» Data shown:
▬▬▬▬▬▬▬▬▬▬
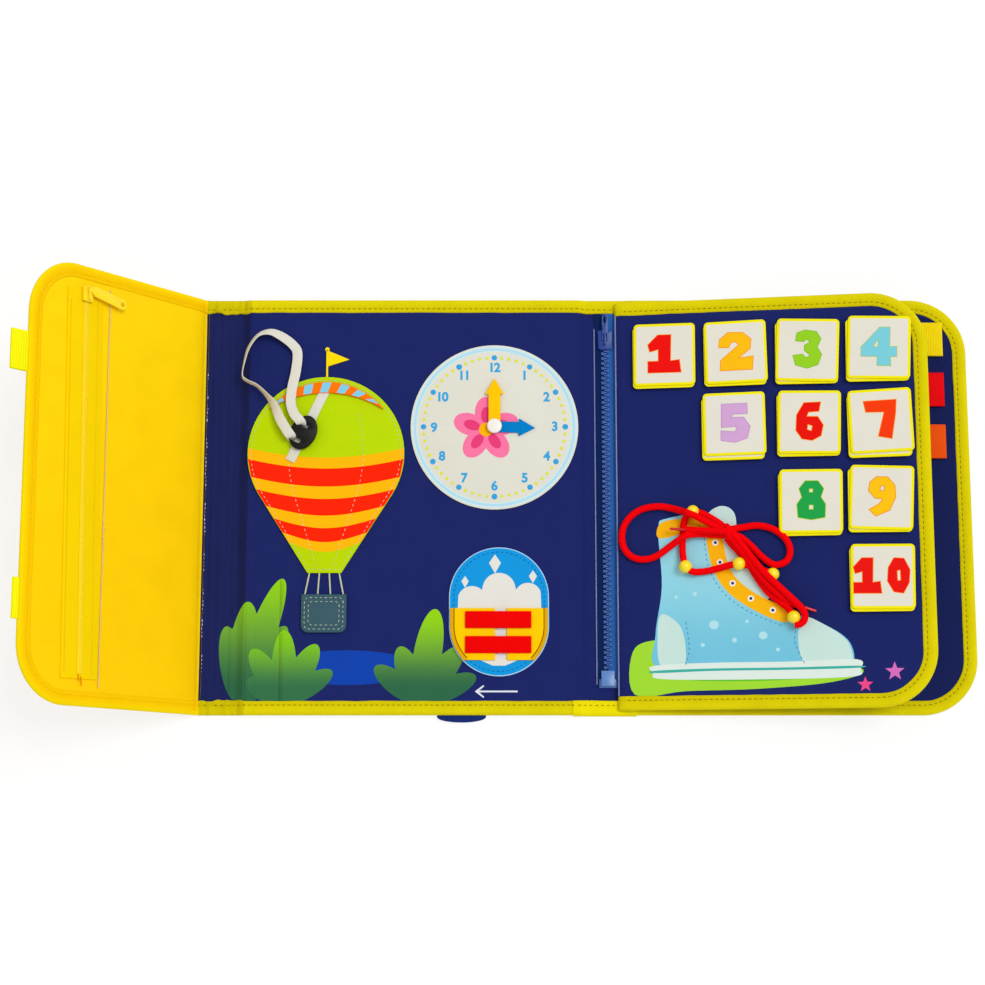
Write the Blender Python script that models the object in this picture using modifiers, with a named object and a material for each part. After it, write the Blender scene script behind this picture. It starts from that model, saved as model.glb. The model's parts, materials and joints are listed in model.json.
▬▬▬▬▬▬▬▬▬▬
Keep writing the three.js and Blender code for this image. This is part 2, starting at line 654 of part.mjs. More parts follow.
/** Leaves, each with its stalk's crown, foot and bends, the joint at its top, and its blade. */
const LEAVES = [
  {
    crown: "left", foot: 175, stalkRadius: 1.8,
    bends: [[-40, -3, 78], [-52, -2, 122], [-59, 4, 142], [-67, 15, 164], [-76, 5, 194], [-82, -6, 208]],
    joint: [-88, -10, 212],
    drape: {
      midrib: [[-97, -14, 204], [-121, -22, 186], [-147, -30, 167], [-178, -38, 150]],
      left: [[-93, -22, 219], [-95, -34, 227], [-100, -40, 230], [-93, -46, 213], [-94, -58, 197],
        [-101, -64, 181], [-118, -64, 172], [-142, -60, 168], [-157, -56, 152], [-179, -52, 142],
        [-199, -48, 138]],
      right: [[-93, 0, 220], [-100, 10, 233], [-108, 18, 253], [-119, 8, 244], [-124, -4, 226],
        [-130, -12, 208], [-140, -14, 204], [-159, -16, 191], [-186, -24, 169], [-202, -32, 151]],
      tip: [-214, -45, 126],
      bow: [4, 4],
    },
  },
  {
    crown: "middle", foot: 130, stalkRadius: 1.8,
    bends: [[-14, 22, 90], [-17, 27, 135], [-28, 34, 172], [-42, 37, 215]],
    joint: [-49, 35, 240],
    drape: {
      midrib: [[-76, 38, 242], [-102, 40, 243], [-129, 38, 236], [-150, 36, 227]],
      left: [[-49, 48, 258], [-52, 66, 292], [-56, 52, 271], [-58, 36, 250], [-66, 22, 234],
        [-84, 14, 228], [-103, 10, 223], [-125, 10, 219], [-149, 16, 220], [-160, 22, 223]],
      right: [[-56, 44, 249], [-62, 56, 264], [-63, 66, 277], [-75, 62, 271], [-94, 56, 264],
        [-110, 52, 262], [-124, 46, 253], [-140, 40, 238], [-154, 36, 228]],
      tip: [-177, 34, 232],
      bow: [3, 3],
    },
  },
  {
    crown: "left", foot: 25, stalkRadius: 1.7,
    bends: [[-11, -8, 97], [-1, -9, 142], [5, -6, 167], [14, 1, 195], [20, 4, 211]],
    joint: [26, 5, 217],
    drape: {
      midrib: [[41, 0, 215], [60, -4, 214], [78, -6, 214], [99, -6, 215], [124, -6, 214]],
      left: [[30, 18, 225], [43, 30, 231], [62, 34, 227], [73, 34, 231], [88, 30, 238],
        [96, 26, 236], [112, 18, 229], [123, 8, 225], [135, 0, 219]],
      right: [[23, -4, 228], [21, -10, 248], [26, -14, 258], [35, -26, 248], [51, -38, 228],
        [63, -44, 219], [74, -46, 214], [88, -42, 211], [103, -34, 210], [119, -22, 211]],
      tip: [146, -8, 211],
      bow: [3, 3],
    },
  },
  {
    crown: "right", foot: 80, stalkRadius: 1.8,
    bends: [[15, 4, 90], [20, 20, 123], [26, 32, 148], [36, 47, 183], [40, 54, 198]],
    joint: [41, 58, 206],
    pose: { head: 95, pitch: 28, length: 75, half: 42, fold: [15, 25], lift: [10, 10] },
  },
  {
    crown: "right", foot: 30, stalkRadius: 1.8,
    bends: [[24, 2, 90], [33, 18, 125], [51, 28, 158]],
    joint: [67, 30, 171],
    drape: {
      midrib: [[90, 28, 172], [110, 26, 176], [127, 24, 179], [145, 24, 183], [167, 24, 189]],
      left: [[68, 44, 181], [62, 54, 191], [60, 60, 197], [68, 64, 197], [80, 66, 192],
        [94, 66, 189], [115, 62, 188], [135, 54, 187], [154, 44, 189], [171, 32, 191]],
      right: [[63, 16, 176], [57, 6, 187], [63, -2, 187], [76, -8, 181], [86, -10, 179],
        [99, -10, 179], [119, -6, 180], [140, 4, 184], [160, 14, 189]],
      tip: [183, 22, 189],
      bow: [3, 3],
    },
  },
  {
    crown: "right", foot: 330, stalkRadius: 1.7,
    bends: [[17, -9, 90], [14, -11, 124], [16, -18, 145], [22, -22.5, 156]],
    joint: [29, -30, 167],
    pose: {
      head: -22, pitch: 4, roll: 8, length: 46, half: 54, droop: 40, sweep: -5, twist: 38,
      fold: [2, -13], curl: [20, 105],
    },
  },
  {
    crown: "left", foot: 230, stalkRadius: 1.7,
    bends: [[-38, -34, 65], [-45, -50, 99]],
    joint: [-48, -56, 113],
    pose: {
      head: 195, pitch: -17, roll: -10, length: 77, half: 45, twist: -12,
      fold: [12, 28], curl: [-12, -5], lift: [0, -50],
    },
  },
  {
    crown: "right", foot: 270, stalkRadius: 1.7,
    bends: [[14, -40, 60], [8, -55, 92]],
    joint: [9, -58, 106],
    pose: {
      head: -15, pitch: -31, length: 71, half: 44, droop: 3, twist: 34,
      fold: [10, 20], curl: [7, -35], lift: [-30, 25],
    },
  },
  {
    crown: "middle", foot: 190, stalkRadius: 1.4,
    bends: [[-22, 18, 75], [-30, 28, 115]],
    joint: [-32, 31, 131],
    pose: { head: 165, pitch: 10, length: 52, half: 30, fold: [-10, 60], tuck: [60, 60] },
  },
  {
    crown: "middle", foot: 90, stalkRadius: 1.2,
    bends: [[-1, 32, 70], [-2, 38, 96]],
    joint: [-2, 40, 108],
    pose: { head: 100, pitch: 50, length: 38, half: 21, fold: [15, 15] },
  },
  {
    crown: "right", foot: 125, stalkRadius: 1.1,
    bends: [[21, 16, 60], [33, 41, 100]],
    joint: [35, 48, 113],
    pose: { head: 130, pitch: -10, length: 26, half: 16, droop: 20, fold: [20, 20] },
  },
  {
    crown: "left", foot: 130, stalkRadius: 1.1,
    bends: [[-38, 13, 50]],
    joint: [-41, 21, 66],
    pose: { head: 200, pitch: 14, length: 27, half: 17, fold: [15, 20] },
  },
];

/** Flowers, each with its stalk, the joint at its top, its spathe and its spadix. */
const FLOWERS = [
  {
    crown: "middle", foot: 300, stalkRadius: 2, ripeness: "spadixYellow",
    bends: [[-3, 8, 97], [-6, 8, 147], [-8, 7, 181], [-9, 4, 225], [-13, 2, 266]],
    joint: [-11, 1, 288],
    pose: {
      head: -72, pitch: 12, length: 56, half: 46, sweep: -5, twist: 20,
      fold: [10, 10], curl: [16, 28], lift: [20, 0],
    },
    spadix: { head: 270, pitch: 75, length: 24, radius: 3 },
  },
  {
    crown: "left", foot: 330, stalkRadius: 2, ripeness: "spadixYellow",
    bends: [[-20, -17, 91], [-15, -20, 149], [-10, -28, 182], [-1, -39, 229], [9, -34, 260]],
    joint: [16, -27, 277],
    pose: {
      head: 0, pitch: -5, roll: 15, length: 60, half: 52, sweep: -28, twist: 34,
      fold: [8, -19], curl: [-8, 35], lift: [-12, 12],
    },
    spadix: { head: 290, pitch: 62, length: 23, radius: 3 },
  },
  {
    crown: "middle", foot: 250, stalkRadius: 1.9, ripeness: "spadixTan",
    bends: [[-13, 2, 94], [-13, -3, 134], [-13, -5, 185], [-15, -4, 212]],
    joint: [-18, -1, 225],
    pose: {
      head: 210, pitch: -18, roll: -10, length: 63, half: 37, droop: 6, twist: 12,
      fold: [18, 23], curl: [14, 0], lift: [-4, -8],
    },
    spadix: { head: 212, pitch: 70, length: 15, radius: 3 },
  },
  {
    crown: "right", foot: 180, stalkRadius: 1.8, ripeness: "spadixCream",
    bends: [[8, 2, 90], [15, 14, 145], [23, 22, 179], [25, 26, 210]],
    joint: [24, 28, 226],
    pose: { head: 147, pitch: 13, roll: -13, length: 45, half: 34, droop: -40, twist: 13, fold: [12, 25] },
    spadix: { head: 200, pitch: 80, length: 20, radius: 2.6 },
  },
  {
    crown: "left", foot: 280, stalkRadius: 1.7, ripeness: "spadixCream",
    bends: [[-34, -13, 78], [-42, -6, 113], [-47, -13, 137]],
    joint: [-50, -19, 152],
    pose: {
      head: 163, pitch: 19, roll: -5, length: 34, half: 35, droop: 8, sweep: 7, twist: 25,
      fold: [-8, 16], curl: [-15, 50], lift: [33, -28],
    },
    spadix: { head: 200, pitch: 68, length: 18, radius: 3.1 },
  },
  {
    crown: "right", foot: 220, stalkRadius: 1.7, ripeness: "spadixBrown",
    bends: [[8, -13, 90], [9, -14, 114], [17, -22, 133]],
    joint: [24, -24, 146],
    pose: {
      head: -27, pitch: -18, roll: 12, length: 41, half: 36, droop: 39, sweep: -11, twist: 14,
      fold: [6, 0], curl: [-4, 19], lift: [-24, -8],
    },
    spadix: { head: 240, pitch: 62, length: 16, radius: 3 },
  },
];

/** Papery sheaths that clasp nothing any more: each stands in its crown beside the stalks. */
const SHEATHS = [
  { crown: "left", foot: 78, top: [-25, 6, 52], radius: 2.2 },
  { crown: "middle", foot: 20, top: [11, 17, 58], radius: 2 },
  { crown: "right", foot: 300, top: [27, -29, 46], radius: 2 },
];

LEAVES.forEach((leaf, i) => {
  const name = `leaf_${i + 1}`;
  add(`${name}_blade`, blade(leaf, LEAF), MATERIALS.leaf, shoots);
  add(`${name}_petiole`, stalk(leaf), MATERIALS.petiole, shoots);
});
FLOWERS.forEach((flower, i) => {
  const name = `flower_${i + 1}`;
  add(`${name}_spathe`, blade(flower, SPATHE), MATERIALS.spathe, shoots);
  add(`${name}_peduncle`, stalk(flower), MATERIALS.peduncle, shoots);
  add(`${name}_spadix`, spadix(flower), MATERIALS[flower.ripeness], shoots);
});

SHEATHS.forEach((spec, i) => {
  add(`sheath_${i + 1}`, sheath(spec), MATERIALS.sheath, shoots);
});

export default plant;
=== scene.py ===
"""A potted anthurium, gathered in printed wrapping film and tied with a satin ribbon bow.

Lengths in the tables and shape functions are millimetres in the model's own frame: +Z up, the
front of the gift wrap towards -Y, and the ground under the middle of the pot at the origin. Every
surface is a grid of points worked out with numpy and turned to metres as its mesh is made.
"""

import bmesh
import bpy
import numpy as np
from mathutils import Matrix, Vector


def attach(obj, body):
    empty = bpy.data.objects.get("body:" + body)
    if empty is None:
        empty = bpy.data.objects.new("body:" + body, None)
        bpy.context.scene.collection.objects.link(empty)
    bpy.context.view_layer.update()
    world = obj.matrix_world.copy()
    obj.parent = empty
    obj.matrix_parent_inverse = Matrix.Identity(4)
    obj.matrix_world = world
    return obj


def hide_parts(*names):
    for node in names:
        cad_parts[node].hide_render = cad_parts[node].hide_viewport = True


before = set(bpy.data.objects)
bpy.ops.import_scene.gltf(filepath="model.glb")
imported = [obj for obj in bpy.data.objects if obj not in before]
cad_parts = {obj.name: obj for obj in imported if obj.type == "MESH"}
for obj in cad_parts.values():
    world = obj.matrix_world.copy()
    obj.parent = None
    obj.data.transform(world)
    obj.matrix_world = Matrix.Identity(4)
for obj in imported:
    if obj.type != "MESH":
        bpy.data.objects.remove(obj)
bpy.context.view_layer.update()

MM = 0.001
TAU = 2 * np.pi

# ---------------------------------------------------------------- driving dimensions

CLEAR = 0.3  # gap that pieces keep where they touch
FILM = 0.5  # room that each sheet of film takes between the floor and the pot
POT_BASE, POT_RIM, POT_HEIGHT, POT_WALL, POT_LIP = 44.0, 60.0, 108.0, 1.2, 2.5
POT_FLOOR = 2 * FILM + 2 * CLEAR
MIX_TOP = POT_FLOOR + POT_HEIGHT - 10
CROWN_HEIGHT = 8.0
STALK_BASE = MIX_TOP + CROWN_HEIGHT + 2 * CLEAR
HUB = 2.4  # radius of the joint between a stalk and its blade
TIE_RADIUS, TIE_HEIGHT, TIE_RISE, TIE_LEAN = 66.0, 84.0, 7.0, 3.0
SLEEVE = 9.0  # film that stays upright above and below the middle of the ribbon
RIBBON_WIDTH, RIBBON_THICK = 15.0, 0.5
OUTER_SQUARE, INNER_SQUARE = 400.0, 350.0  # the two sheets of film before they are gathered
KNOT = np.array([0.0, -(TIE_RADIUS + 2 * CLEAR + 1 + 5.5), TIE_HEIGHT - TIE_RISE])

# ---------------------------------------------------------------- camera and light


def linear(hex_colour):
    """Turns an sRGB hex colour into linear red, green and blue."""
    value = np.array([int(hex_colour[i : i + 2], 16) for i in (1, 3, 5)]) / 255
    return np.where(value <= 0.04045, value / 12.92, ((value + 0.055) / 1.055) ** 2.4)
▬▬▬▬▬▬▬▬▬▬
» Brief:
Quote the lines that begin at the line containing "SHEATHS.forEach((spec, i) =>" and end at the line containing "obj.parent = empty", keeping both of those lines.

» Exercise answer:
SHEATHS.forEach((spec, i) => {
  add(`sheath_${i + 1}`, sheath(spec), MATERIALS.sheath, shoots);
});

export default plant;
=== scene.py ===
"""A potted anthurium, gathered in printed wrapping film and tied with a satin ribbon bow.

Lengths in the tables and shape functions are millimetres in the model's own frame: +Z up, the
front of the gift wrap towards -Y, and the ground under the middle of the pot at the origin. Every
surface is a grid of points worked out with numpy and turned to metres as its mesh is made.
"""

import bmesh
import bpy
import numpy as np
from mathutils import Matrix, Vector


def attach(obj, body):
    empty = bpy.data.objects.get("body:" + body)
    if empty is None:
        empty = bpy.data.objects.new("body:" + body, None)
        bpy.context.scene.collection.objects.link(empty)
    bpy.context.view_layer.update()
    world = obj.matrix_world.copy()
    obj.parent = empty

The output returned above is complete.